(Dataset rows)
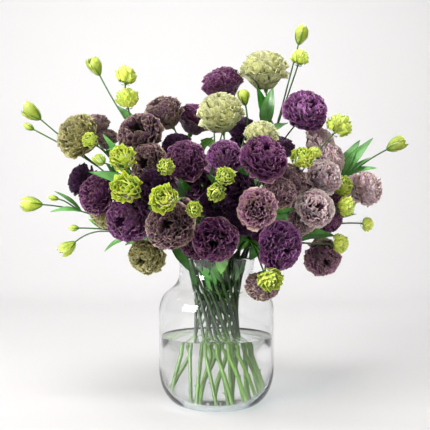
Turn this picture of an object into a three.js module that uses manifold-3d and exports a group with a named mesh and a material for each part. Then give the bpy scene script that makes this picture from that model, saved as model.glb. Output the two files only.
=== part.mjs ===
// A bunch of double lisianthus standing in a clear glass vase of water.
// Millimetres, +Z up, origin at the centre of the vase's base.
// The viewer of the photograph stands on the -Y side.
import * as THREE from "three";
import { mergeVertices } from "three/addons/utils/BufferGeometryUtils.js";
import Module from "manifold-3d";

const wasm = await Module();
wasm.setup();

// Driving dimensions
const vase = {
  radius: 100,
  height: 254,
  baseRadius: 58,
  heelHeight: 64,
  sideTop: 160,
  neckRadius: 65,
  neckHeight: 226,
  mouthRadius: 67.5,
  wall: 3.5,
  floor: 7,
  sides: 24,
};
const water = { level: 119, meniscus: 1.5 };
const gap = 0.3; // between pieces that touch

// How the stems run: straight strands of a hand-tied spiral, crossing at the waist
const spiral = {
  waistHeight: 160,
  mouthHeight: 262,
  outer: { waist: 36, foot: 68 },
  inner: { waist: 15, foot: 38 },
  mouthTurn: 50, // degrees from the waist back to the azimuth at the mouth
};
const stemRadius = 2.8;
const stalkRadius = 1.35;
const calyx = { length: 9, radius: 7.5 };
const leafBlade = { thickness: 1.1, fold: 0.16, droop: 0.12, rear: 60 };

// Half the depth of each kind of head along its axis, as a share of its width
const halfDepth = { bloom: 0.41, ball: 0.44, bud: 0.66 };

// The photograph's view: pixels are in its 430 by 430 frame
const view = { distance: 1100, height: 286, millimetresPerPixel: 1.75, axisPixel: 216.5, horizonPixel: 239 };
const heart = new THREE.Vector3(0, 20, 290); // the heads look away from here unless the list says otherwise

// A head is [pixel across, pixel down, millimetres behind the vase's axis], its width in millimetres
// and its facing.
const bloom = (tone, at, wide, face, more) => ({ kind: "bloom", tone, at, wide, face, ...more });
const ball = (at, wide, face, more) => ({ kind: "ball", at, wide, face, ...more });
const bud = (at, wide, face, more) => ({ kind: "bud", at, wide, face, ...more });
const joined = { joined: true }; // pressed into the bloom before it in the list
const core = { core: true }; // well inside the bunch, so plainer

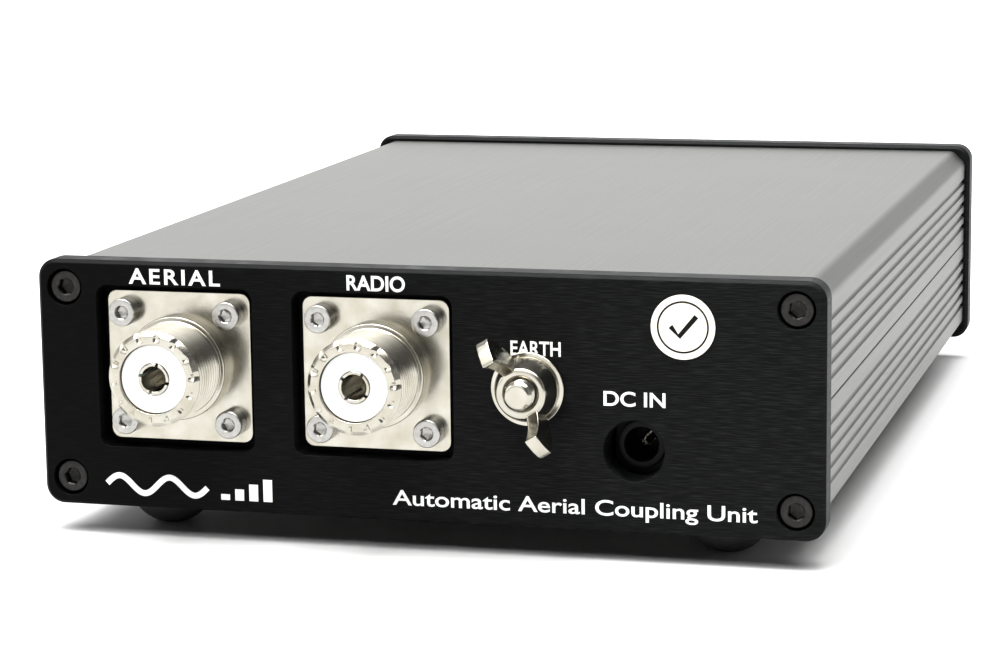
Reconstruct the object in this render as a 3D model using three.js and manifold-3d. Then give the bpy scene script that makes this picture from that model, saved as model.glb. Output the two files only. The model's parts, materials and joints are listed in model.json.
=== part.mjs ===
// Antenna tuner: a flat aluminium box of two extruded half shells between two black end plates.
// The connector plate carries two coaxial sockets, a ground terminal and a charging socket,
// and the control plate at the other end carries two push buttons and two lamps.
// Millimetres, +X to the right of the connector plate, +Y into the box, +Z up.
// The origin is the centre of the footprint, on the surface that the rubber feet stand on.
import * as THREE from 'three';
import { mergeVertices } from 'three/addons/utils/BufferGeometryUtils.js';
import Module from 'manifold-3d';

const wasm = await Module();
wasm.setup();

// ---- Driving dimensions ----

const plateWidth = 133.8;
const plateHeight = 42;
const plateThickness = 5.5;
const plateCorner = 3.2;
const plateChamfer = 0.6;
const plateOverhang = 1.1;
const boxLength = 196;
const contactGap = 0.03;

const caseHalfWidth = plateWidth / 2 - plateOverhang;
const caseHalfHeight = plateHeight / 2 - plateOverhang;
const caseCorner = 3;
const sideWall = 3;
const roofWall = 2;
const seamGap = 0.24;
const seamHeight = plateHeight / 2;

const grooveCount = 5;
const grooveFromSeam = 3.75;
const groovePitch = 2.43;
const grooveHalfWidth = 0.7;
const grooveDepth = 1;

const bossX = 62.1;
const bossFromSeam = 16.3;
const bossRadius = 3.3;
const screwChannelRadius = 1.6;

const plateScrew = { head: 2.75, height: 3, shank: 1.4, length: 12, key: 2.5, keyDepth: 1.4 };
const flangeScrew = { head: 2.25, height: 2.5, shank: 1.2, length: 5, key: 2, keyDepth: 1.2 };
const screwHeadEdge = 0.3;
const plateScrewHole = 1.7;
const counterboreRadius = 3.1;
const counterboreDepth = 3.6;

const railOuter = 58.2;
const railInner = 55.2;
const railSlotDepth = 1.5;
const railTop = 12.2;
const slotNear = 13.8;
const slotFar = 15.8;

const footHeight = 6;
const footDomeRadius = 7.6;
const footFlatRadius = 2.5;
const footX = 48.8;
const footFromPlate = 13;

const socketX = { antenna: -42.65, radio: -8.15 };
const socketZ = 24.1;
const pocketWidth = 27.5;
const pocketCorner = 2;
const pocketDepth = 3.93;
const flangeFaceY = 2.3;
const flangeWidth = 25.4;
const flangeCorner = 1.7;
const flangeThickness = 1.6;
const flangeScrewOffset = 9.2;
const flangeScrewHole = 1.6;
const tappedHole = 1.4;
const barrelLength = 12.5;
const shoulderRadius = 8.75;
const shoulderLength = 2.3;
const threadRadius = 7.95;
const threadEndRadius = 7.2;
const threadEndLength = 0.8;
const spigotRadius = 6.3;
const spigotEnd = 6;
const spigotClearance = 0.5;
const socketBore = 5.8;
const insulatorRadius = 5.6;
const insulatorFront = 11.9;
const insulatorEnd = 7.6;
const insulatorBore = 2.85;
const contactRadius = 2.65;
const contactBore = 2.1;
const contactFront = 12.1;
const contactBoreEnd = 1;
const contactBodyEnd = 8.4;
const contactTailRadius = 1.5;
const contactTailEnd = 12;
const contactSlotWidth = 0.5;
const contactSlotLength = 8;
const contactTurn = { antenna: THREE.MathUtils.degToRad(15), radio: THREE.MathUtils.degToRad(35) };

const groundX = 18.36;
const groundZ = 23.2;
const studRadius = 2.4;
const studReach = 7.5;
const studChamfer = 0.45;
const studHeadRadius = 4.4;
const studHeadThickness = 3.3;
const studClearance = 0.3;
const lugThickness = 0.8;
const lugRadius = 4.6;
const lugLength = 13;
const lugTailHalfWidth = 2;
const washerRadius = 6.1;
const washerBore = 2.75;
const washerThickness = 1;
const washerEdge = 0.2;
const nutBaseRadius = 5.3;
const nutFrontRadius = 4.05;
const nutRim = 0.8;
const nutFrontReach = 5.3;
const nutBore = 2.65;
const wingReach = 12;
const wingThickness = 2.2;
const wingAngle = THREE.MathUtils.degToRad(120);

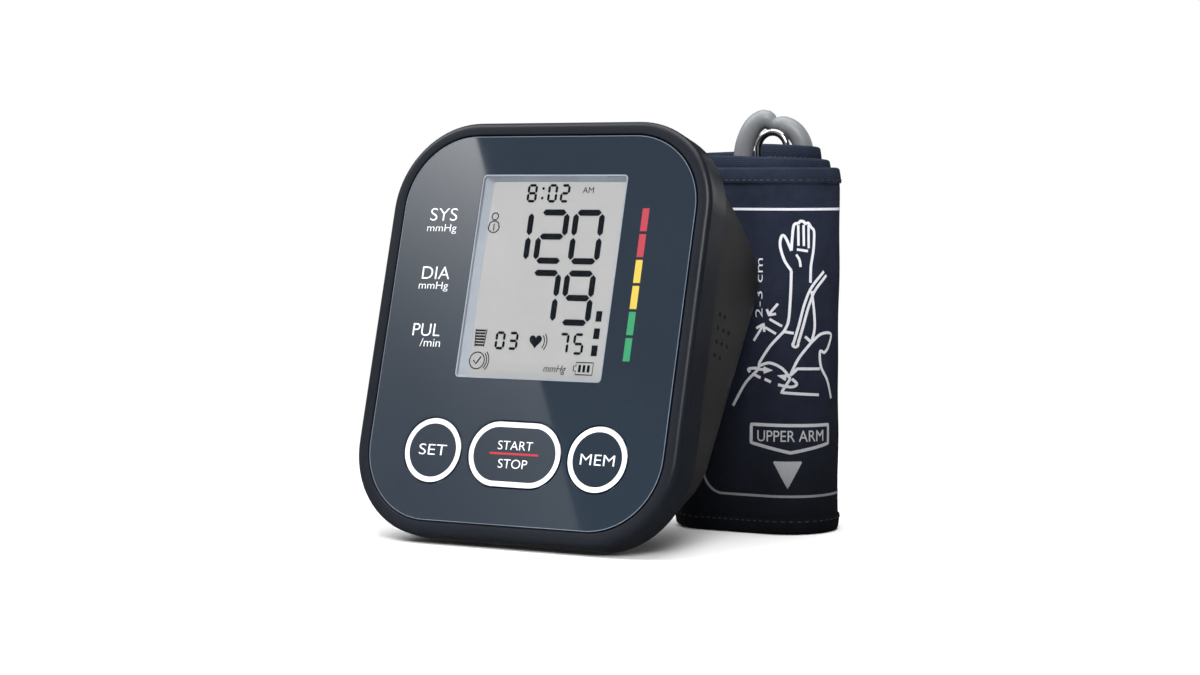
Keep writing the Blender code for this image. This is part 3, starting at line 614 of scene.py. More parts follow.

= Exercise task =
Reproduce verbatim the range of lines that opens the records and closes with the line containing "const gap = 0.3; // between pieces that touch". Omit everything after it.

= Finished exercise =
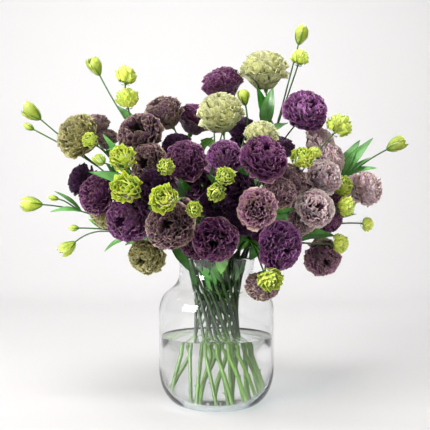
Turn this picture of an object into a three.js module that uses manifold-3d and exports a group with a named mesh and a material for each part. Then give the bpy scene script that makes this picture from that model, saved as model.glb. Output the two files only.
=== part.mjs ===
// A bunch of double lisianthus standing in a clear glass vase of water.
// Millimetres, +Z up, origin at the centre of the vase's base.
// The viewer of the photograph stands on the -Y side.
import * as THREE from "three";
import { mergeVertices } from "three/addons/utils/BufferGeometryUtils.js";
import Module from "manifold-3d";

const wasm = await Module();
wasm.setup();

// Driving dimensions
const vase = {
  radius: 100,
  height: 254,
  baseRadius: 58,
  heelHeight: 64,
  sideTop: 160,
  neckRadius: 65,
  neckHeight: 226,
  mouthRadius: 67.5,
  wall: 3.5,
  floor: 7,
  sides: 24,
};
const water = { level: 119, meniscus: 1.5 };
const gap = 0.3; // between pieces that touch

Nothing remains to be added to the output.